The 25 foot high fountain that takes center stage here has heated water, allowing it to be one of the few fountains in the city that stays on all year. Even the cold winter we had for the 2013–14 season wasn’t enough to stop the water from flowing. The Pittsburgh hills inspired its shape, and in New Landscape Design, Robert Holden says the surrounding pool edge is intentionally small so that viewers can get close to the sculpture."

A Post Gazette article from the dedication of the plaza in 1999 (written by Caroline Abels) quotes Ms Bourgeois’ assistant as saying that the artist intended the two streams of water to represent a couple whose lives mesh.

Around the plaza there are three different pair of benches in the shape of huge eyes. There are other simple granite benches throughout the parklet, but these are well, (forgive me) eye catching. While they are not unique to this plaza any longer, they were originally designed specifically to complement this fountain. In 2006 the artist donated copies to the Olympic Sculpture Park in Seattle, to be positioned around another fountain that she designed. Ms Bourgeois made several versions of eye shaped benches. Eye Benches IV (which she loaned to New Orleans in the wake of Katrina), have lights in the eyeballs.
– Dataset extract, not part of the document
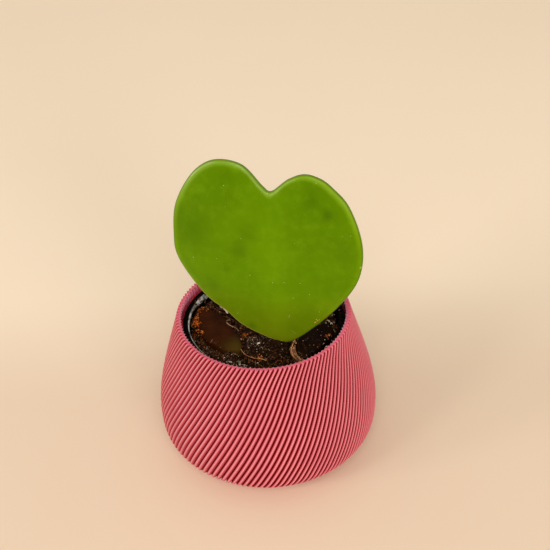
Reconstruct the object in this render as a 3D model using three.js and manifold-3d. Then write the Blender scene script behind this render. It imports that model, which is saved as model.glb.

Eyes were apparenty a prominent theme in Ms Bourgeois art over the years. We found a quote by the artist in a blog edited by Jason Farago where she said: Eyes relate to seduction, flirtation, and voyeurism


We were unable to find any reference to a title for the fountain. In fact the only reference we found to a title for the benches were in the articles about the Seattle sculpture park, where they are named Eye Benches I, II, and III. The titles for the artwork might have been overshadowed here by the name of the Plaza. Agnes R. Katz plaza was named after a local supporter of the arts. Her children donated much of the funding for the plaza and did so in her honor.